By the way, I refer to this aircraft as a Her simply because she was so beautiful, if you can call a C-46 beautiful, in her day.
She was on a drummed fuel haul for an oil company support operation into the Deadhorse airport at Prudhoe Bay. The weather was real good but everything was very white but not actually a white out so depth perception was not very good. On approach from the west, they did what looked like a normal approach. On the slope, all runways, drill pads and roads are built up off the tundra over insulation and covered with crushed gravel to a height of 5 or 6 foot. Keeps the permafrost from melting and it also lets the wind blow the snow off instead of drifting. Never any snow berms along the sides. At Barrow, the runway is actually painted so it is not so black which would make it absorb all the 24 hour daylight heat in the summer. Also the animals have found that standing on the roads lets them get to the wind to help keep the terrible swarms of mosquitos away and the caribou really like it. Most people driving the roads on the North Slope have a hard decision to make. Do they hit the mosquitos or the caribou? The caribou would probably do less damage to the pickup but almost the same as hitting a moose or big elk if they hit a mosquito.
Anyway, 60V came in a little low and hit the end of the frozen runway about two foot below the surface where the right main gear was yanked off but the left gear held. The flight crew had a few seconds to get things back flying. The captain told me he thought he remembered the props hitting the ground but they didn't show it. He immediately sucked the gear up not knowing the right gear was gone and tried to gain altitude and than all of a sudden the right engine quit within a few seconds. When the gear went away, it took the fuel line with it. So here she goes with a load of probably 13,000 pounds of drummed fuel and the right prop just going into feather and gasping for more altitude. She flew the entire length of the runway about 10 foot or less off the surface. Needless to say, she made it so the crew kept it in a low holding pattern and made several passes while they thought things over and had us look at the gear. He had time to ask the tower at the ARCO strip about 7 miles away to have their fire trucks sent over. Once the crew felt everything was set up right for them, he brought it in and made a great belly landing. He kept power until just before contact before he shut it down since he could care less about that good engine. He did have time to set the prop position right though. The gravel runway was packed snow covered so she just kept sliding right down the red dye centerline and ended up with just a slight crab to the left. Kind of like landing of foam. An oil company crew was sent over to offload the aircraft and two cranes were sent to lift the aircraft up, set it on a sled and pull it off the runway. Actually, it didn't take long either probably because everyone seemed to know just what to do even though they were used to oil company work.
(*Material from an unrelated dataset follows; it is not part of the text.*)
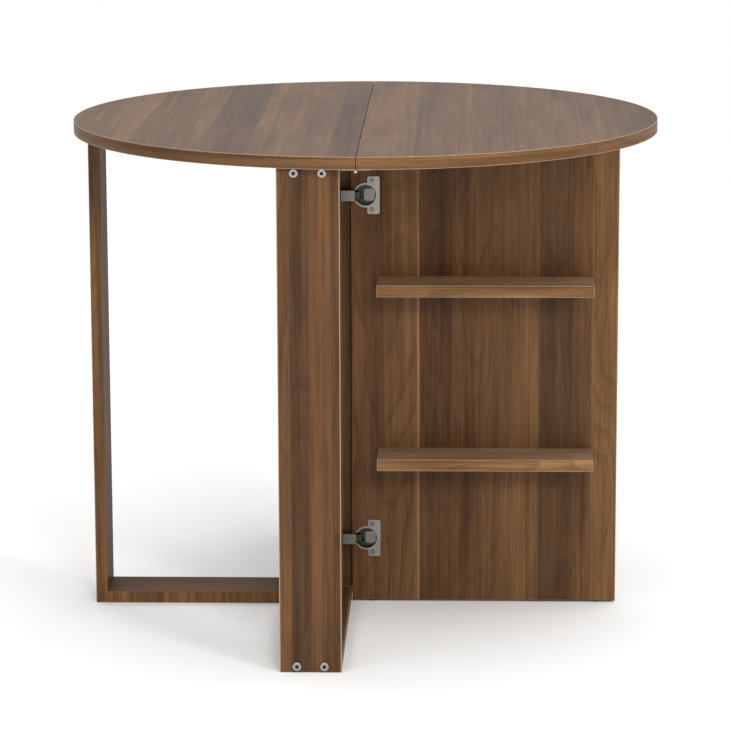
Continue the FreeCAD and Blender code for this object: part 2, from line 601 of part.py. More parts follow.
def hinge_arm(height):
    """A folded channel, open towards the plate, that rises to a nose over the arm pin."""
    rise_start = (ARM_SHOULDER - ARM_RISE_RUN, ARM_BACK)
    rise_end = (ARM_SHOULDER - ARM_NOSE_RUN, ARM_NOSE)
    back = [(ARM_TAIL, ARM_BACK + ARM_TAIL_DROP), (ARM_TAIL + ARM_TAIL_RUN, ARM_BACK), rise_start, rise_end]
    outside = [(ARM_TAIL, ARM_LOW)] + back
    outside += [(ARM_TIP, ARM_NOSE), (ARM_TIP, ARM_NOSE_LOW), (ARM_SHOULDER, ARM_NOSE_LOW),
                (ARM_SHOULDER, ARM_LOW)]
    open_side = ARM_LOW + 2 * ARM_WALL
    open_end = ARM_TIP + 2 * ARM_WALL
    inside = [(ARM_TAIL, open_side)] + back + [(open_end, ARM_NOSE), (open_end, open_side)]
    half = ARM_WIDTH / 2
    solid = prism(outside, height - half, height + half)
    hollow = prism(inside, height - half + ARM_WALL, height + half - ARM_WALL, ARM_WALL)
    pin_hole = rod(LINK_PIN_RADIUS + RUNNING_CLEARANCE, vector(ARM_PIN_X, ARM_PIN_Y, height - half - PAST),
                   vector(ARM_PIN_X, ARM_PIN_Y, height + half + PAST))
    holes = fit_all(plain_hole(ARM_SCREW_RADIUS, ARM_SCREW_LENGTH), arm_screw_places)
    return cut(solid, [hollow, pin_hole] + holes)


def hinge_cup(height):
    """A round bowl sunk in the gate, with a flange on the gate's face and a notch for the link."""
    centre = vector(CUP_X, GATE_FRONT, height)
    bowl = rod(CUP_RADIUS, centre, vector(CUP_X, GATE_FRONT + CUP_DEPTH, height))
    rim = rod(FLANGE_RIM_RADIUS, vector(CUP_X, GATE_FRONT - CUP_FLANGE, height), centre)
    flange = board((CUP_X + FLANGE_NEAR, CUP_X + FLANGE_FAR), (GATE_FRONT - CUP_FLANGE, GATE_FRONT),
                   (height - FLANGE_HALF_HEIGHT, height + FLANGE_HALF_HEIGHT))
    flange = flange.makeFillet(FLANGE_CORNER, edges_along_y(flange))
    hollow = rod(CUP_RADIUS - CUP_WALL, vector(CUP_X, GATE_FRONT - CUP_FLANGE - PAST, height),
                 vector(CUP_X, GATE_FRONT + CUP_DEPTH - CUP_FLOOR, height))
    notch = board((CUP_X - 2 * CUP_RADIUS, CUP_X - NOTCH_REACH),
                  (GATE_FRONT - CUP_FLANGE - PAST, GATE_FRONT + NOTCH_DEPTH),
                  (height - NOTCH_HALF_WIDTH, height + NOTCH_HALF_WIDTH))
    holes = fit_all(plain_hole(CUP_SCREW_RADIUS, CUP_SCREW_LENGTH), cup_screw_places)
    return cut(joined([bowl, rim, flange]), [hollow, notch, cup_pin(height, DRILL_CLEARANCE)] + holes)


def cup_pin(height, extra=0.0):
    """A pin across the bowl that ends inside its wall, or with extra, the holes for it."""
    reach = math.sqrt((CUP_RADIUS - CUP_WALL / 2) ** 2 - (CUP_PIN_X - CUP_X) ** 2)
    return rod(LINK_PIN_RADIUS + extra, vector(CUP_PIN_X, CUP_PIN_Y, height - reach),
               vector(CUP_PIN_X, CUP_PIN_Y, height + reach))


def arm_pin(height):
    half = ARM_WIDTH / 2
    return rod(LINK_PIN_RADIUS, vector(ARM_PIN_X, ARM_PIN_Y, height - half),
               vector(ARM_PIN_X, ARM_PIN_Y, height + half))


def damper(height):
    """The soft-close insert in the bowl: a round base with a slot for the link, and a bevelled plate."""
    floor = GATE_FRONT + CUP_DEPTH - CUP_FLOOR
    base_top = floor - DAMPER_BASE_HEIGHT
    base = rod(CUP_RADIUS - CUP_WALL - RUNNING_CLEARANCE, vector(CUP_X, base_top, height),
               vector(CUP_X, floor, height))
    slot = board((CUP_X - CUP_RADIUS, CUP_X + DAMPER_NEAR), (base_top - PAST, floor + PAST),
                 (height - DAMPER_SLOT_HALF_WIDTH, height + DAMPER_SLOT_HALF_WIDTH))
    plate = board((CUP_X + DAMPER_NEAR, CUP_X + DAMPER_FAR), (floor - DAMPER_HEIGHT, floor),
                  (height - DAMPER_HALF_WIDTH, height + DAMPER_HALF_WIDTH))
    return joined([base.cut(slot), plate.makeChamfer(DAMPER_BEVEL, edges_along_y(plate))])


def hinge_link(height):
    """A flat bar that turns on the arm pin and is slotted round the cup pin."""
    open_length = math.hypot(CUP_PIN_X - ARM_PIN_X, CUP_PIN_Y - ARM_PIN_Y)
    slot_start = ARM_PIN_DISTANCE - LINK_SWING_RADIUS - LINK_SLOT_SPARE
    slot_end = open_length + LINK_SLOT_SPARE
    eye_radius = LINK_SLOT_RADIUS + LINK_SLOT_WALL
    low = vector(0, 0, -LINK_HALF_WIDTH)
    width = 2 * LINK_HALF_WIDTH

    def capsule(radius, start, end):
        straight = board((start, end), (-radius, radius), (-LINK_HALF_WIDTH, LINK_HALF_WIDTH))
        ends = [Part.makeCylinder(radius, width, low + vector(x, 0, 0)) for x in (start, end)]
        return joined([straight] + ends)

    eye = Part.makeCylinder(LINK_EYE_RADIUS, width, low)
    bar = board((0, slot_start), (-LINK_BAR_HALF_HEIGHT, LINK_BAR_HALF_HEIGHT),
                (-LINK_HALF_WIDTH, LINK_HALF_WIDTH))
    body = joined([eye, bar, capsule(eye_radius, slot_start, slot_end)])
    pin_hole = Part.makeCylinder(LINK_PIN_RADIUS + RUNNING_CLEARANCE, width, low)
    link = cut(body, [pin_hole, capsule(LINK_SLOT_RADIUS, slot_start, slot_end)])
    bearing = math.degrees(math.atan2(CUP_PIN_Y - ARM_PIN_Y, CUP_PIN_X - ARM_PIN_X))
    link.rotate(vector(0, 0, 0), UPWARD, bearing)
    link.translate(vector(ARM_PIN_X, ARM_PIN_Y, height))
    return link


def build_cup_hinges():
    for name, height in HINGE_HEIGHTS.items():
        save(f"{name}_hinge_plate", hinge_plate(height))
        save(f"{name}_hinge_arm", hinge_arm(height))
        save(f"{name}_hinge_cup", hinge_cup(height))
        save(f"{name}_hinge_link", hinge_link(height))
    heights = HINGE_HEIGHTS.values()
    save("hinge_arm_pins", [arm_pin(height) for height in heights])
    save("hinge_cup_pins", [cup_pin(height) for height in heights])
    save("hinge_dampers", [damper(height) for height in heights])
    save("hinge_plate_screws", fit_all(wood_screw(PLATE_SCREW_RADIUS, PLATE_SCREW_LENGTH),
                                       plate_screw_places))
    arm_screw = pan_screw(ARM_SCREW_RADIUS, ARM_SCREW_LENGTH, ARM_SCREW_HEAD_RADIUS, ARM_SCREW_HEAD_HEIGHT)
    save("hinge_arm_screws", fit_all(arm_screw, arm_screw_places))
    cup_screw = pan_screw(CUP_SCREW_RADIUS, CUP_SCREW_LENGTH, CUP_SCREW_HEAD_RADIUS, CUP_SCREW_HEAD_HEIGHT)
    save("hinge_cup_screws", fit_all(cup_screw, cup_screw_places))


# ---- drop leaf hinges: butt hinges under the seam, with the middle knuckle on the leaf's flap ----------
def knuckle_spans(centre):
    """The front, middle and rear knuckle as (low, high) pairs along Y."""
    pitch = (FLAP_LENGTH + KNUCKLE_GAP) / 3
    start = centre - FLAP_LENGTH / 2
    return [(start + i * pitch, start + (i + 1) * pitch - KNUCKLE_GAP) for i in range(3)]


def leaf_flap(centre, side, own_knuckles):
    """One flap of a butt hinge: a plate under the top, with its knuckles round the pin."""
    axis_z = UNDERSIDE - BARREL_DROP
    levels = (UNDERSIDE - FLAP_THICKNESS, UNDERSIDE)
    clear = BARREL_RADIUS + KNUCKLE_CLEARANCE
    far = side * FLAP_REACH

    def strip(near, y_range):
        return board(sorted((side * near, far)), y_range, levels)

    spans = knuckle_spans(centre)
    solids = [strip(clear, (spans[0][0], spans[-1][1]))]
    for index in own_knuckles:
        low, high = spans[index]
        barrel = rod(BARREL_RADIUS, vector(0, low, axis_z), vector(0, high, axis_z))
        solids += [strip(SEAM_GAP, (low, high)), barrel]
    bore = rod(BARREL_PIN_RADIUS + RUNNING_CLEARANCE, vector(0, spans[0][0] - PAST, axis_z),
               vector(0, spans[-1][1] + PAST, axis_z))
    holes = fit_all(wood_screw_hole(LEAF_SCREW_RADIUS, LEAF_SCREW_LENGTH), flap_screw_places(side))
    return cut(joined(solids), [bore] + holes)


def build_leaf_hinges():
    axis_z = UNDERSIDE - BARREL_DROP
    pins = []
    for name, centre in LEAF_HINGE_CENTRES.items():
        save(f"{name}_leaf_hinge_fixed_flap", leaf_flap(centre, -1, (0, 2)))
        save(f"{name}_leaf_hinge_moving_flap", leaf_flap(centre, 1, (1,)))
        half = FLAP_LENGTH / 2
        ends = [vector(0, y, axis_z) for y in (centre - half, centre + half)]
        pins.append(rod(BARREL_PIN_RADIUS, *ends))
    save("leaf_hinge_pins", pins)
    screw = wood_screw(LEAF_SCREW_RADIUS, LEAF_SCREW_LENGTH)
    save("leaf_hinge_fixed_screws", fit_all(screw, flap_screw_places(-1)))
    save("leaf_hinge_moving_screws", fit_all(screw, flap_screw_places(1)))


build_tops()
build_central_frame()
build_left_frame()
build_gate()
build_cup_hinges()
build_leaf_hinges()
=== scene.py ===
import math

import bpy
from mathutils import Matrix, Vector


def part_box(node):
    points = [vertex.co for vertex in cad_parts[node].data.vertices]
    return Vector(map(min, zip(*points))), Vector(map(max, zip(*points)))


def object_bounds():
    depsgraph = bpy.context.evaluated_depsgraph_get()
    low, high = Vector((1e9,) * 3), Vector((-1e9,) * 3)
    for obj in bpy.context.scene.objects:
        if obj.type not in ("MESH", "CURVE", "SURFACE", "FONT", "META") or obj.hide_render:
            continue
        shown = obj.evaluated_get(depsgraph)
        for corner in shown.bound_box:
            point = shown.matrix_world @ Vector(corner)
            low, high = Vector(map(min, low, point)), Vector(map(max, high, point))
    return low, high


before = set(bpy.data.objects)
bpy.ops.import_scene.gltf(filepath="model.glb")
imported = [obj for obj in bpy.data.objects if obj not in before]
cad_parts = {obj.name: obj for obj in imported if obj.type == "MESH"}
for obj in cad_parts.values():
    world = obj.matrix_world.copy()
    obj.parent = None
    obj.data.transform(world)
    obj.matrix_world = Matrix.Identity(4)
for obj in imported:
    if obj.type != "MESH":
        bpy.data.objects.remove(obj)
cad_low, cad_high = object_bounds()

# A round drop-leaf table in walnut laminate, on a pale studio floor. Lengths are in metres, but the
# planks' widths and the camera's lens are in millimetres.

MM = 0.001
TOP_RADIUS = (cad_high.x - cad_low.x) / 2
BOLT_HEAD_RADIUS = 6.5 * MM
SOCKET_RADIUS = 2.95 * MM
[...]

They spotted the aircraft right next to our terminal on the ground while the company decided what to do with her. Finally, they sent two, right, only two mechanics and tools up to stiff leg her and get her ready to fly out. This all done in the winter outside with very little light and no heat with temperatures always below zero. (There will be other stories about those unbelievable aviation mechanics that flew to the bush to repair and return many of our aircraft) It took them almost all the rest of the winter to get it ready to fly but finally they sent a flight crew up to make that one last flight to the wild blue yonder (Fairbanks in this case) where all good aircraft must go when they can no longer fly and where she now sits, unable to ever fly again. What a history that aircraft must have had. I suspect all adults that lived in the bush before 1970 will remember that aircraft. Although she always competed fairly with our good old 92853
C-46A, she could fly circles around us. I always knew we had the better flight crews though.
By the way, I refer to this aircraft as a Her simply because she was so beautiful, if you can call a C-46 beautiful, in her day.